他業種の企業を協力者として迎え入れることで、新たな市場も視野に入ってきます。自社だけでの限界を超えられることも4Cをする意義です。すると“横軸”が拡大しますので、新たな強みも見えてくるでしょう。

 

6. 人的リソースを補完できる

協力者が業務の一部を担ってくれるので、人的リソースを補完できるのも魅力です。スタートアップなどは特に人的なコストを削減しつつ、短時間で業務を遂行すべき「リーン」の形態をとっていますので、他社との協力が必要になるでしょう。

 

4C分析を事例で解説

では最後に4C分析のつくり方を解説します。以前、コンビニ業界トップのセブンイレブンを例に3C分析を紹介しました。

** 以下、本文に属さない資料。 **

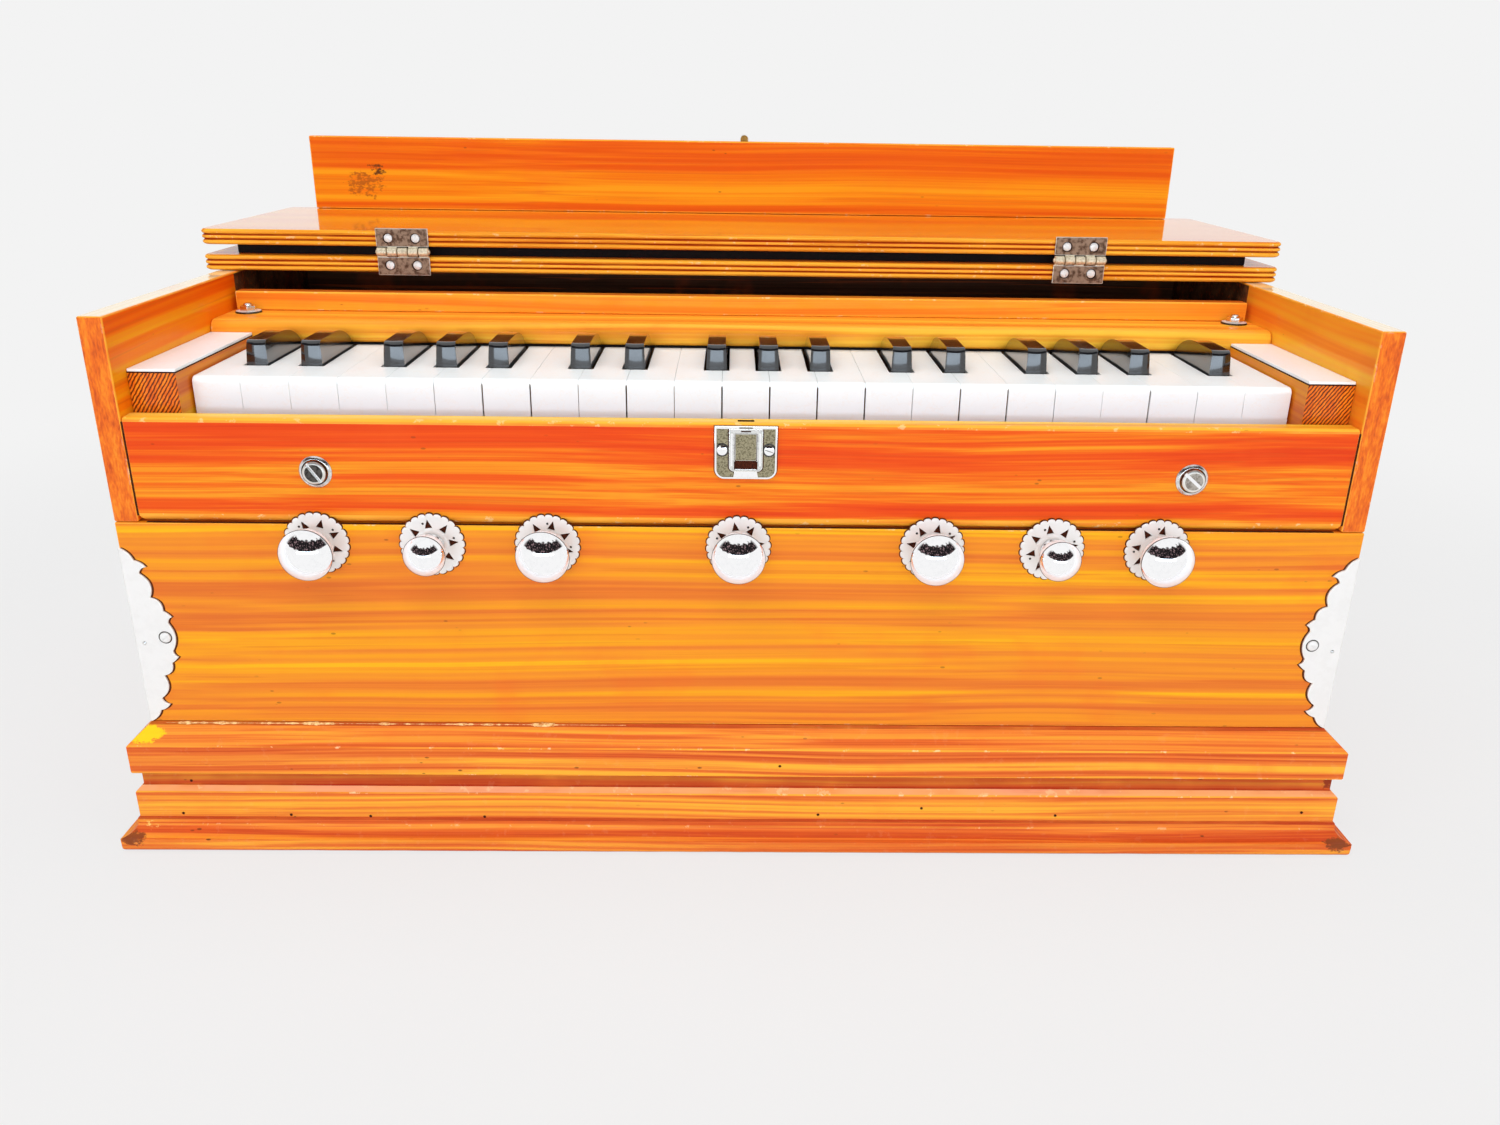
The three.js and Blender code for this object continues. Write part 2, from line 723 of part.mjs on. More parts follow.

今回は業界2位のファミリーマート3C+協力者(Co-Operator)の4C分析で解説しましょう。作成する順番は「顧客・市場」「競合」「自社」「協力者」です。顧客のニーズをベースに他社の強み・弱みを知ったうえで、自社の差別化ポイントを探ります。そこで足りていない部分、伸ばしたい部分によって、協力者を選ぶべきです。順番を守って分析をすることでエビデンスを得たうえで、確認ができます。

 

顧客・市場Customer

コンビニエンスストアの従来のニーズとしては「今すぐほしい物を買える」「今すぐ食事できる」「ATMを利用できる」などが挙がります。

 

競合Competitor

競合であるセブンイレブンは店舗数の多さとドミナント戦略で多くのユーザーを囲っています。また海外店舗数も圧倒的に多く、海外シェアを今から奪うことはファミリーマートとしては難しいのが現状です。またローソンは成城石井やナチュラルローソンなどを展開し、あくまで小売店という枠組みでコンビニに来る客層を広げています。小売りの業態拡大も難しいでしょう。そのなかで日販(一日の販売額)を高め、利益を挙げなければいけません。

 

自社Customer

そこでファミリーマートが取った戦法の1つが「〇〇するついで」作戦です。何をするついでにファミリーマートで買い物をしてもらう、という手法でコンビニの利用価値を高めました。「フィットネスをするついで」「チケットを買うついで」などを考案しています。

 

協力者Co-Operator

そのために必要な協力者の1つが旅行代理店のエイチ・アイ・エスです。ファミマのマルチ端末・Famiポートでエイチ・アイ・エスの旅行プランを購入できます。エイチ・アイ・エスにとっては決済手段が1つ広がるのでWin-Winの関係です。また日本郵政との業務提携によってゆうちょATMを設置しました。ゆうちょユーザーは「手数料がかかるしセブンイレブンよりファミマに行こう」とお金をおろすついでに、買い物をしてくれるのです。

 

 

4C分析によって、無駄なく自社のパワーを高める

今回は顧客(Customer)、競合(Competitor)、自社(Company)、そして協力者(Co-Operator)の4者を俯瞰的に分析するための4C分析についてご紹介しました。

ビジネスが複雑化し、さまざまな企業が協力して事業を拡大している現在だからこそ、役立つフレームワークです。経営者さまはもちろん、マーケティングの担当者さま、ビジネスを学びたい方は、ぜひご活用ください。